Mireille Vautier

© Mareille Vautier

© Mireille Vautier






Feb 14



  The ubiquitous, environmentally persistent but psychologically transient, almost definitively utilitarian plastic bag provides both the support and context for a new series of emotionally charged embroideries by French artist Mireille Vautier Built on a substrate that is synonymous with transitory modern life, Vautier creates complex shapes and patterns that evoke both the intricacies of the body and the fragility of the vessel. Recognizable and unrecognizable organs and features emerge, wondrous networks are evoked, yet the whole enterprise seems built on a membranous wisp, it could all so simply just blow away.
  Mireille Vautier’s embroidery and imagery are decidedly feminine. The mere act of embroidering, the almost infinite patience needed to move the thread just a small distance, then to move it again and again evokes countless hours in the lives of generations of women. Vautier spends her hours with mostly deep red threads, and the imagery that emerges is often of blood and childbirth and life. She writes “The human body is my main source of inspiration.
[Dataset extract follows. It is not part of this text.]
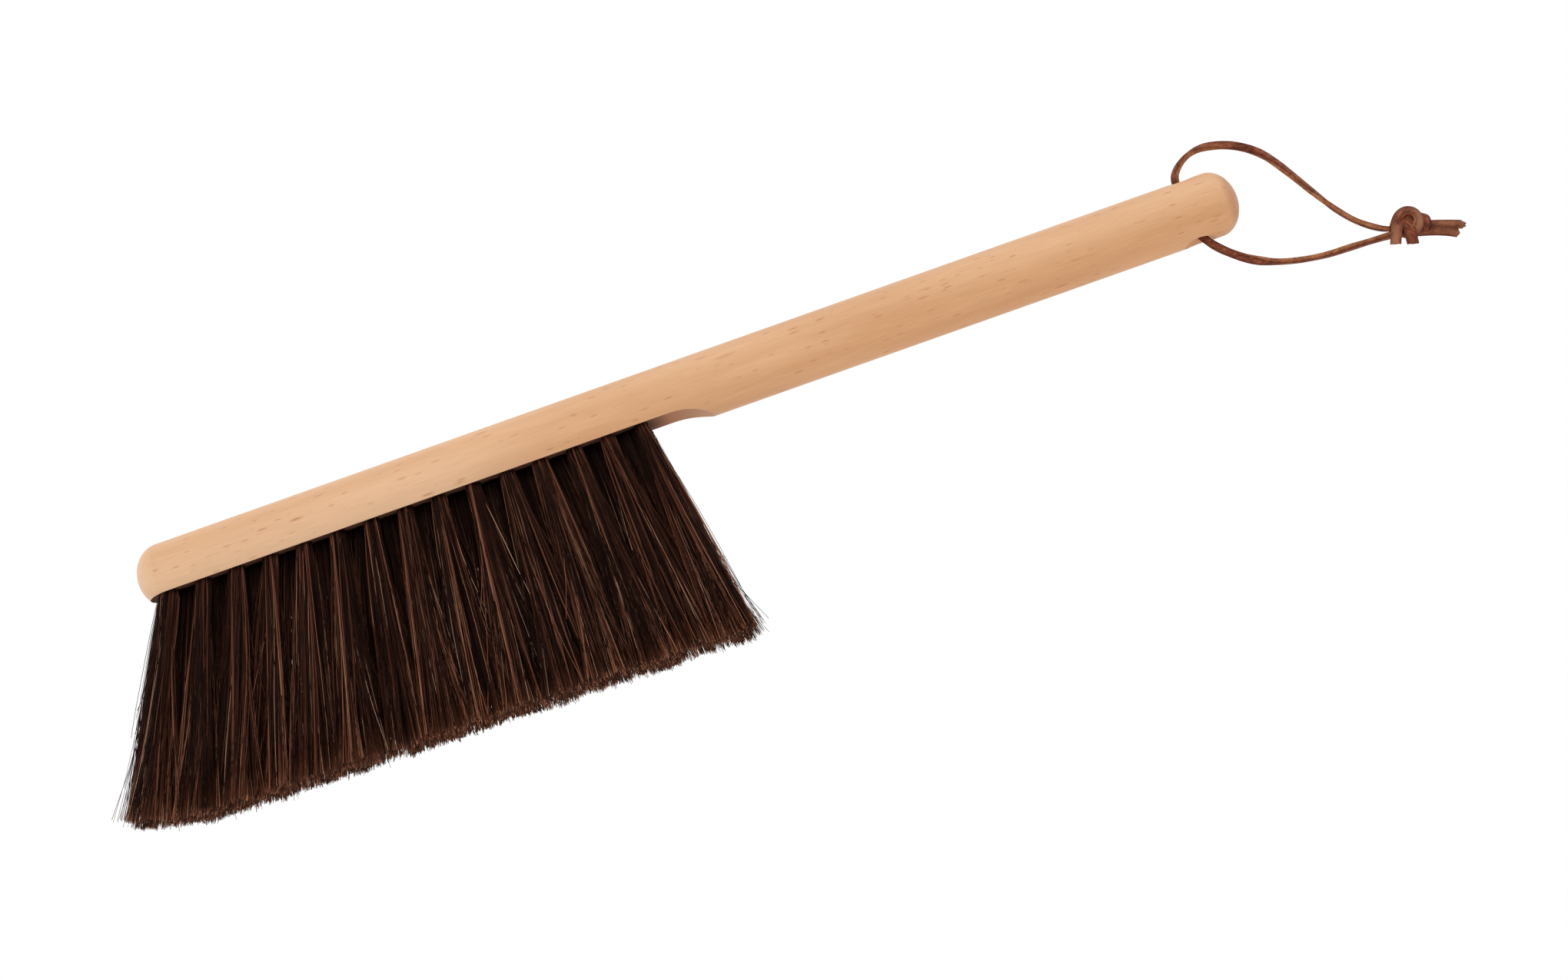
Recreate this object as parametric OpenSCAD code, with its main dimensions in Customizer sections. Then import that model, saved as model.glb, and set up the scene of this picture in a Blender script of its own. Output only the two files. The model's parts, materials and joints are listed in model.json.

Its inside and outside, its wounds and its vivid memory; skeleton, organs, ex-votos, precious jewelry protected by the skin....The human body is a relic, a base for work dealing with memory.”
  Mireille Vautier graduated from the ecole Nationale des Arts Décoratifs in Paris in 1986 and has exhibited works on paper, glass as well as her embroideries in numerous exhibitions across France. An essay about her embroidery work by Dominique Vochelle will appear in the review Etoiles D’Encre in March. “Embroidered” will be the artist’s first one-person exhibition in the United States.
  The exhibition will run from February 14th through March 23rd at Safe-T-Gallery in the Dumbo section of Brooklyn and will open with a reception for the artist on Valentine’s day February 14th, from 6 to 8 PM.